Gladys Montgomery Singer was included in the Washington Press Club Foundation Oral History Project because of her pioneering work as one of the nation's first science reporters. She was Washington editor of Electronics, a McGraw-Hill magazine, in the late forties and early fifties. Later, she became co-editor of Nucleonics, a McGraw-Hill publication which got its start at the dawn of the nuclear age. Mrs. Singer is also a past president of the Women's National Press Club, the forerunner of the Washington Press Club Foundation.
Mrs. Singer obtained her first Washington reporting job as a one-month assignment. After graduating from Wellesley College in 1919, she taught for several years. One day she answered an ad in her Wellesley, Massachusetts, home-town newspaper placed by Babson's Reports, a financial publication. The ad was for a one-month assignment in Washington, D.C., and she got the job. When Roger Babson, the boss, found out the office had hired a woman, he tried to fire her. But Singer (then Gladys Taylor) talked him out of it over dinner.

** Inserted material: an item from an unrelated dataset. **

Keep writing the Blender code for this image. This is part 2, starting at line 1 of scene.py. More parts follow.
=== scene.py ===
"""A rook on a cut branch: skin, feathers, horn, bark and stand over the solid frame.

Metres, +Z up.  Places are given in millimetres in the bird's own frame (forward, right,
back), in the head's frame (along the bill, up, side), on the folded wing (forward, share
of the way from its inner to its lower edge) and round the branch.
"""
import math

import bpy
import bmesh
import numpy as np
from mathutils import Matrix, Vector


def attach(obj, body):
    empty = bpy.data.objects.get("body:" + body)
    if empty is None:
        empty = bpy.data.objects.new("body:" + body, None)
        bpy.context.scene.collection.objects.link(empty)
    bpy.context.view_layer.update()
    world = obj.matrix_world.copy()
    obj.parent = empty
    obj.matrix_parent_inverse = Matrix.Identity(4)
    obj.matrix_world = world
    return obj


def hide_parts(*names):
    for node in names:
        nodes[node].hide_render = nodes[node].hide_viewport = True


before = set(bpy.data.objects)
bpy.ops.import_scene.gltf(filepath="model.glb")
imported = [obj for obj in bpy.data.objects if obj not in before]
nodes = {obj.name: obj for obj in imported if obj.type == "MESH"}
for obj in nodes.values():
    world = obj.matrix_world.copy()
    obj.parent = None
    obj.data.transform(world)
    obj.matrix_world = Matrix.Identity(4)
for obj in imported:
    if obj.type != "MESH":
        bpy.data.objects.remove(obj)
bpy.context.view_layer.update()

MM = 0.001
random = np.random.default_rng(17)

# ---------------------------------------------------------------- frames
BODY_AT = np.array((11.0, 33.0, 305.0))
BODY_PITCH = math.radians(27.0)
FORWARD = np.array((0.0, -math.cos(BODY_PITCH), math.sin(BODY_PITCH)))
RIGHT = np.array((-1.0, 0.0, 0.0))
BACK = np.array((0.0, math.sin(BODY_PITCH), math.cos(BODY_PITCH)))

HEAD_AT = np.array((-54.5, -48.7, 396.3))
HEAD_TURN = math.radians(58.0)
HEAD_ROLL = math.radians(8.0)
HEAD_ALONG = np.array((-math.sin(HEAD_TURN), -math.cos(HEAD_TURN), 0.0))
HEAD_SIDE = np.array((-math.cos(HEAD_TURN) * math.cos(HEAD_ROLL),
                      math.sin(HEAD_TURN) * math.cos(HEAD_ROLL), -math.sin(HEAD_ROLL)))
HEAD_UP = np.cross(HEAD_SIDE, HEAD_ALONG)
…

After the assignment, she remained in the Babson office. Later, she became head of the bureau, with the stipulation that her duties included renting out the building in which it was located.
After marriage to A.J. Montgomery, a young Scotsman who worked for the Christian Science Monitor, she quit work as a reporter. During World War II, she was hired at McGraw-Hill, as an "experiment." The experiment lasted until her retirement.
Sources on Mrs. Singer's career included her unpublished biography, which she lent me for one weekend. In addition, I drew on research done previously in the Washington Press Club archives at the National Press Club Library in Washington, D.C. Several colleagues, including Elsie Carper of the Washington Post, were helpful with their comments and suggestions.
Kay Watson, Mrs. Singer's long-time secretary, was invaluable. She helped Mrs. Singer organize her clippings and her thoughts, and often provided direction about possible interview subjects.
Before conducting the interviews, Mrs. Singer invited me to lunch at her antique-filled Washington, D.C., apartment. We held all our interview sessions there, usually seated across from one another in the living room or at Mrs. Singer's dining room table.
Mrs. Singer had very strong opinions about the direction in which she wanted her oral history to proceed. She often requested that I submit questions to her in advance, and she frequently suggested different approaches to the questioning. In addition, Mrs. Singer was meticulous in preparing for our sessions. She was very concerned that she convey accurate information.
After the third interview session, Mrs. Singer was hospitalized with an ankle injury. This meant a gap of some five months between the third and fourth interviews.
Since Mrs. Singer wrote under the name of Gladys Montgomery, she will be indexed this way in the Washington Press Club Foundation series.